As outlined in previous research, the Government is not on track to meet the 2035 HLE target. The detrimental impact of COVID-19 has drifted us further off course. Do the commitments in the White Paper amount to the step change required? They do not. However, there is much to welcome, including ideas which chime with Policy Exchange recommendations. Following the decision to dismantle Public Health England, we called for the creation of a new powerful unit for health improvement, housed within DHSC and with direct accountability to Ministers. The Office for Health Improvement and Disparities was subsequently launched in Autumn 2021 and reflects this thinking; exactly the type of organisation that can champion the ‘system change’ advocated for in this White Paper, with collaborative working across Government to tackle underlying determinants and improve health for all.
Further commitments relating to the NHS are thin on the ground.

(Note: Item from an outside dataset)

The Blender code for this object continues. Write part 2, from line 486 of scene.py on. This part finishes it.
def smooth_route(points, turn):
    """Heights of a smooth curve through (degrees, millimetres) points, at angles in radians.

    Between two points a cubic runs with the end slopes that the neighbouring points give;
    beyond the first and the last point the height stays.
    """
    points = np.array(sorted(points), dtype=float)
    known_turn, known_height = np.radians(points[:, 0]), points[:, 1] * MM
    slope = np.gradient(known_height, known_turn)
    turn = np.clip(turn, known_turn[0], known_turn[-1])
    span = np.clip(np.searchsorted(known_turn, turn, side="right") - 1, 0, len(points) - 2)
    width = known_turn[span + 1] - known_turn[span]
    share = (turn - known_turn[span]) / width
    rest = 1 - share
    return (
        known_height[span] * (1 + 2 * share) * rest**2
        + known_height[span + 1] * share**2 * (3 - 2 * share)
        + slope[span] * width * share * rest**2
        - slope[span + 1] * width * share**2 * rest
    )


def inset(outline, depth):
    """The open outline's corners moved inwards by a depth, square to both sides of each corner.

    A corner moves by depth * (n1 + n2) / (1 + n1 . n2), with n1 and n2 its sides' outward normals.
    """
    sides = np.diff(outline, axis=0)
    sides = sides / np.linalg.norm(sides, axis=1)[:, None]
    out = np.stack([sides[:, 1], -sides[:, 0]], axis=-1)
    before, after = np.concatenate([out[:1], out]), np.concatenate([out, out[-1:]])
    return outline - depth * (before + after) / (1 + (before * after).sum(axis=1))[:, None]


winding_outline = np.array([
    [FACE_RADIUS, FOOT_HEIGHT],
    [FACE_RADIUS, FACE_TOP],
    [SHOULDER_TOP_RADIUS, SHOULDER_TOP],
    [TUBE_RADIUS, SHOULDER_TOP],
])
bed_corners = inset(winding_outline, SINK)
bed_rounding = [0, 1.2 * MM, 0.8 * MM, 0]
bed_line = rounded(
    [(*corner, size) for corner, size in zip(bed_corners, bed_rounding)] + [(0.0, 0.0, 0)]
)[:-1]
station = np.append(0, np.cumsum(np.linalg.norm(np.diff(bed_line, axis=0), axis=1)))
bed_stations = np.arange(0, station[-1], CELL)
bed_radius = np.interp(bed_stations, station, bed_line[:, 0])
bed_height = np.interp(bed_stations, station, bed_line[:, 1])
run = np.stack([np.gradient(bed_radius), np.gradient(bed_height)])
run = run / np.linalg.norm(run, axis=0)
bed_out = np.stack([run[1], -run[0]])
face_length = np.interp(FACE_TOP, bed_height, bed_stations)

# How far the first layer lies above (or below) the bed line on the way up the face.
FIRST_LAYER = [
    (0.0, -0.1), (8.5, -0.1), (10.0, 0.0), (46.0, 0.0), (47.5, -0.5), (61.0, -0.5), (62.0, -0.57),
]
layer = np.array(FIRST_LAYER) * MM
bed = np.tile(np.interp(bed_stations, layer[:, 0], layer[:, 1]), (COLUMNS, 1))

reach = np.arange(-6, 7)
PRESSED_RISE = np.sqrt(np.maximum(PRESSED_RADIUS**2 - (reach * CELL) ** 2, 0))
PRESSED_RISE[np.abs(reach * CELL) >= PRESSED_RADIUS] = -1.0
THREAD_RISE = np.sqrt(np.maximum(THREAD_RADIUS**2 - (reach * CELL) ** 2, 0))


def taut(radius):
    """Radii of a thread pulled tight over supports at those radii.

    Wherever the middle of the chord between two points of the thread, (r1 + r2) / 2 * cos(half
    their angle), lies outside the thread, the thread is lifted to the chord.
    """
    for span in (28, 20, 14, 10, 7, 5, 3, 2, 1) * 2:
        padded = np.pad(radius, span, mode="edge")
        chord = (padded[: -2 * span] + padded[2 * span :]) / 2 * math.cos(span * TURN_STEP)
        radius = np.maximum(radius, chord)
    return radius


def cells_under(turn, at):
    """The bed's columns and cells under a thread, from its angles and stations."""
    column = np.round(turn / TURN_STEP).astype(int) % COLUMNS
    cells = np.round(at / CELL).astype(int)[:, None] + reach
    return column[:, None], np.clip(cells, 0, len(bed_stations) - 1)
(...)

That is not a surprise. But what the White Paper does do is demonstrate the areas of the NHS that the Government thinks have the most transformational potential. This includes an emphasis on earlier diagnosis – echoing recommendations from Policy Exchange research on the backlog in planned care. Our paper ‘A Wait on Your Mind’ was published in 2021 and called for a “step change” in diagnostic investment to bring the UK up to the OECD average – including an expansion in the rollout of CDHs. Ensuring that health research funding is fairly distributed across the country is another positive step. As we argued in a recent paper – this must be done in a way that recognises the different but equally important contributions that can be made from NHS institutions, whether that is a world-leading ophthalmology centre or a traditional district general hospital.
There are missed opportunities. Besides a fleeting reference to appointments, no mention is made of general practice, where there is a persuasive case for embracing digital technology to level up access. This is perhaps due to complex picture around access to NHS services which challenge geographical generalisations. On raw GP numbers, it is areas beyond the Southeast such as West Yorkshire and Birmingham and Solihull that have managed to grow their numbers of GPs significantly, whereas coastal communities around Kent and Medway and South Essex have witnessed the sharpest declines – despite the relative affluence of both counties.
“Levelling up is not about making every part of the UK the same” says the White Paper. But of course, when it comes to core public services such as the NHS there is a desire to achieve better consistency – whilst capturing and spreading the best. Reconciling this tension – addressing disparities whilst allowing ‘warranted’ variation to flourish – will be the ultimate determinant of whether levelling up has worked.